Par contre, de l'autre côté, cette atmosphère de l'intime, le fait de pouvoir murmurer à l'oreille d'un spectateur dans un petit effectif, de raconter des histoires peut être différentes, mais à un autre niveau de subtilité, c'est un exercice qui me fascine. Aussi, j'ai l'impression d'avoir peut-être plus de maîtrise sur les choix artistiques, quand je suis uniquement avec un piano ou en musique de chambre. On prend des décisions qui sont peut-être plus en rapport avec nos aspirations artistiques. Et donc c'est ce mélange entre ces deux exercices que je trouve passionnant.

En plus, dans les deux domaines il y a encore tellement de choses à découvrir ! Je pourrais passer toute ma vie à sortir des inédits ou des choses qui n'ont été interprétées qu'une seule fois, et qui mériterait d'être à nouveau interprétée. Pour un artiste, c'est extrêmement valorisant parce que le public écoute différemment, sans aucun élément de comparaison. C'est l'écoute de ce qui est proposé et non pas de ce que l'on attend. Et ça, c'est une autre forme d'écoute, que moi j'aime en tout cas susciter chez l'auditeur.

ICMA : Cyrille Dubois, est-ce que vous jouez toujours l'orgue ?
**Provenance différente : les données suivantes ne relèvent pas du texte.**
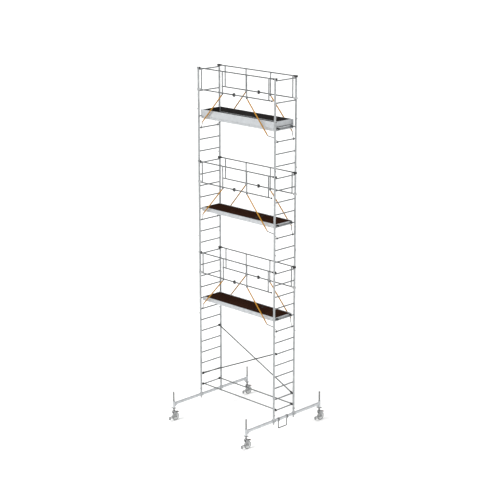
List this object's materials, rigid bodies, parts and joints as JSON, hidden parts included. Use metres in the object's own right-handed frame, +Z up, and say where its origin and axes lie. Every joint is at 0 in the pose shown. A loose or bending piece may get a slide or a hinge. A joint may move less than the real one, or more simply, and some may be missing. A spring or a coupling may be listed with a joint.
{
  "type": "mobile tower scaffold",
  "caption": "Narrow aluminium mobile tower scaffold with stacked ladder frames, guarded plywood platforms, folding struts and base beams on spindle castors.",
  "frame": {"origin": "centre of the footprint on the floor, under the middle of the tower", "axes": "+X along the platforms towards the hatch end, +Y along the base beams towards the back, +Z up"},
  "size_m": [2.6054, 2.812, 8.571],
  "materials": {
    "aluminium_tube": "satin",
    "aluminium_beam": "satin",
    "toe_board_aluminium": "satin",
    "zinc_steel": "satin",
    "castor_steel": "satin",
    "wheel_polyamide": "matte",
    "brake_pedal": "matte",
    "deck_plywood": "satin",
    "strut_yellow": "gloss",
    "claw_plastic": "matte",
    "grey_plastic": "matte"
  },
  "bodies": {
    "tower": {"base_beam_left": "aluminium_beam", "base_beam_right": "aluminium_beam", "ladder_stack_left": "aluminium_tube", "ladder_stack_right": "aluminium_tube", "platform_frame_lower": "aluminium_beam", "platform_frame_middle": "aluminium_beam", "platform_frame_top": "aluminium_beam", "platform_deck_lower": "deck_plywood", "platform_deck_middle": "deck_plywood", "platform_deck_top": "deck_plywood", "guard_frame_lower": "aluminium_tube", "guard_frame_middle": "aluminium_tube", "guard_frame_top": "aluminium_tube", "frame_clamps": "zinc_steel", "clamp_screws": "zinc_steel", "access_step": "zinc_steel", "step_couplers": "zinc_steel", "frame_spigots": "aluminium_tube", "spring_pins": "zinc_steel", "end_guard_left": "aluminium_tube", "end_guard_right": "aluminium_tube", "tube_caps": "grey_plastic", "horizontal_braces": "aluminium_tube", "diagonal_braces": "aluminium_tube", "brace_claws": "claw_plastic", "platform_hooks": "claw_plastic", "toe_boards": "toe_board_aluminium", "hatch_hinges": "zinc_steel", "guard_claws": "claw_plastic", "rail_knobs": "claw_plastic", "strut_rests": "claw_plastic", "folding_struts": "strut_yellow", "strut_brackets": "zinc_steel", "strut_hooks": "zinc_steel"},
    "spindle_front_left_body": {"spindle_front_left": "zinc_steel"},
    "nut_front_left_body": {"spindle_nut_front_left": "zinc_steel"},
    "castor_front_left_body": {"castor_fork_front_left": "castor_steel"},
    "wheel_front_left_body": {"castor_wheel_front_left": "wheel_polyamide"},
    "pedal_front_left_body": {"brake_pedal_front_left": "brake_pedal"},
    "spindle_front_right_body": {"spindle_front_right": "zinc_steel"},
    "nut_front_right_body": {"spindle_nut_front_right": "zinc_steel"},
    "castor_front_right_body": {"castor_fork_front_right": "castor_steel"},
    "wheel_front_right_body": {"castor_wheel_front_right": "wheel_polyamide"},
    "pedal_front_right_body": {"brake_pedal_front_right": "brake_pedal"},
    "spindle_back_left_body": {"spindle_back_left": "zinc_steel"},
    "nut_back_left_body": {"spindle_nut_back_left": "zinc_steel"},
    "castor_back_left_body": {"castor_fork_back_left": "castor_steel"},
    "wheel_back_left_body": {"castor_wheel_back_left": "wheel_polyamide"},
    "pedal_back_left_body": {"brake_pedal_back_left": "brake_pedal"},
    "spindle_back_right_body": {"spindle_back_right": "zinc_steel"},
    "nut_back_right_body": {"spindle_nut_back_right": "zinc_steel"},
    "castor_back_right_body": {"castor_fork_back_right": "castor_steel"},
    "wheel_back_right_body": {"castor_wheel_back_right": "wheel_polyamide"},
    "pedal_back_right_body": {"brake_pedal_back_right": "brake_pedal"},
    "hatch_lower_body": {"hatch_lid_lower": "deck_plywood"},
    "hatch_middle_body": {"hatch_lid_middle": "deck_plywood"},
    "hatch_top_body": {"hatch_lid_top": "deck_plywood"}
  },
  "joints": [
    {"name": "spindle_front_left_height", "type": "slide", "parent": "tower", "child": "spindle_front_left_body", "axis": [0, 0, 1], "range_m": [-0.2, 0]},
    {"name": "nut_front_left_turn", "type": "hinge", "parent": "tower", "child": "nut_front_left_body", "pos_m": [-1.245, -1.26, 0.327], "axis": [0, 0, 1], "continuous": true},
    {"name": "castor_front_left_swivel", "type": "hinge", "parent": "spindle_front_left_body", "child": "castor_front_left_body", "pos_m": [-1.245, -1.26, 0.246], "axis": [0, 0, 1], "continuous": true},
    {"name": "wheel_front_left_roll", "type": "hinge", "parent": "castor_front_left_body", "child": "wheel_front_left_body", "pos_m": [-1.245, -1.214, 0.1], "axis": [1, 0, 0], "continuous": true},
    {"name": "pedal_front_left_press", "type": "hinge", "parent": "castor_front_left_body", "child": "pedal_front_left_body", "pos_m": [-1.245, -1.242, 0.22], "axis": [1, 0, 0], "range_deg": [0, 16]},
    {"name": "spindle_front_right_height", "type": "slide", "parent": "tower", "child": "spindle_front_right_body", "axis": [0, 0, 1], "range_m": [-0.2, 0]},
    {"name": "nut_front_right_turn", "type": "hinge", "parent": "tower", "child": "nut_front_right_body", "pos_m": [1.245, -1.26, 0.327], "axis": [0, 0, 1], "continuous": true},
    {"name": "castor_front_right_swivel", "type": "hinge", "parent": "spindle_front_right_body", "child": "castor_front_right_body", "pos_m": [1.245, -1.26, 0.246], "axis": [0, 0, 1], "continuous": true},
    {"name": "wheel_front_right_roll", "type": "hinge", "parent": "castor_front_right_body", "child": "wheel_front_right_body", "pos_m": [1.245, -1.214, 0.1], "axis": [1, 0, 0], "continuous": true},
    {"name": "pedal_front_right_press", "type": "hinge", "parent": "castor_front_right_body", "child": "pedal_front_right_body", "pos_m": [1.245, -1.242, 0.22], "axis": [1, 0, 0], "range_deg": [0, 16]},
    {"name": "spindle_back_left_height", "type": "slide", "parent": "tower", "child": "spindle_back_left_body", "axis": [0, 0, 1], "range_m": [-0.2, 0]},
    {"name": "nut_back_left_turn", "type": "hinge", "parent": "tower", "child": "nut_back_left_body", "pos_m": [-1.245, 1.26, 0.327], "axis": [0, 0, 1], "continuous": true},
    {"name": "castor_back_left_swivel", "type": "hinge", "parent": "spindle_back_left_body", "child": "castor_back_left_body", "pos_m": [-1.245, 1.26, 0.246], "axis": [0, 0, 1], "continuous": true},
    {"name": "wheel_back_left_roll", "type": "hinge", "parent": "castor_back_left_body", "child": "wheel_back_left_body", "pos_m": [-1.245, 1.306, 0.1], "axis": [1, 0, 0], "continuous": true},
    {"name": "pedal_back_left_press", "type": "hinge", "parent": "castor_back_left_body", "child": "pedal_back_left_body", "pos_m": [-1.245, 1.278, 0.22], "axis": [1, 0, 0], "range_deg": [0, 16]},
    {"name": "spindle_back_right_height", "type": "slide", "parent": "tower", "child": "spindle_back_right_body", "axis": [0, 0, 1], "range_m": [-0.2, 0]},
    {"name": "nut_back_right_turn", "type": "hinge", "parent": "tower", "child": "nut_back_right_body", "pos_m": [1.245, 1.26, 0.327], "axis": [0, 0, 1], "continuous": true},
    {"name": "castor_back_right_swivel", "type": "hinge", "parent": "spindle_back_right_body", "child": "castor_back_right_body", "pos_m": [1.245, 1.26, 0.246], "axis": [0, 0, 1], "continuous": true},
    {"name": "wheel_back_right_roll", "type": "hinge", "parent": "castor_back_right_body", "child": "wheel_back_right_body", "pos_m": [1.245, 1.306, 0.1], "axis": [1, 0, 0], "continuous": true},
    {"name": "pedal_back_right_press", "type": "hinge", "parent": "castor_back_right_body", "child": "pedal_back_right_body", "pos_m": [1.245, 1.278, 0.22], "axis": [1, 0, 0], "range_deg": [0, 16]},
    {"name": "hatch_lower_hinge", "type": "hinge", "parent": "tower", "child": "hatch_lower_body", "pos_m": [0.4022, 0, 2.9698], "axis": [0, -1, 0], "range_deg": [0, 95]},
    {"name": "hatch_middle_hinge", "type": "hinge", "parent": "tower", "child": "hatch_middle_body", "pos_m": [0.4022, 0, 5.2098], "axis": [0, -1, 0], "range_deg": [0, 95]},
    {"name": "hatch_top_hinge", "type": "hinge", "parent": "tower", "child": "hatch_top_body", "pos_m": [0.4022, 0, 7.4498], "axis": [0, -1, 0], "range_deg": [0, 95]}
  ],
  "couplings": [
    {"joint": "nut_front_left_turn", "follows": "spindle_front_left_height", "rad_per_m": 785.4},
    {"joint": "nut_front_right_turn", "follows": "spindle_front_right_height", "rad_per_m": 785.4},
    {"joint": "nut_back_left_turn", "follows": "spindle_back_left_height", "rad_per_m": 785.4},
    {"joint": "nut_back_right_turn", "follows": "spindle_back_right_height", "rad_per_m": 785.4}
  ]
}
CD : Ah non, j'ai arrêté il y a un moment, ça m'arrive de temps en temps de me remettre devant l'instrument qui est chez moi. Mais c'est vrai que c'est quand même assez rare parce que je ne suis pas très souvent à la maison. Dans des moments un peu nostalgiques, je vais reprendre les partitions et rejouer des choses que j'avais jouées dans ma jeunesse. Mais maintenant c'est une époque qui est complètement révolue.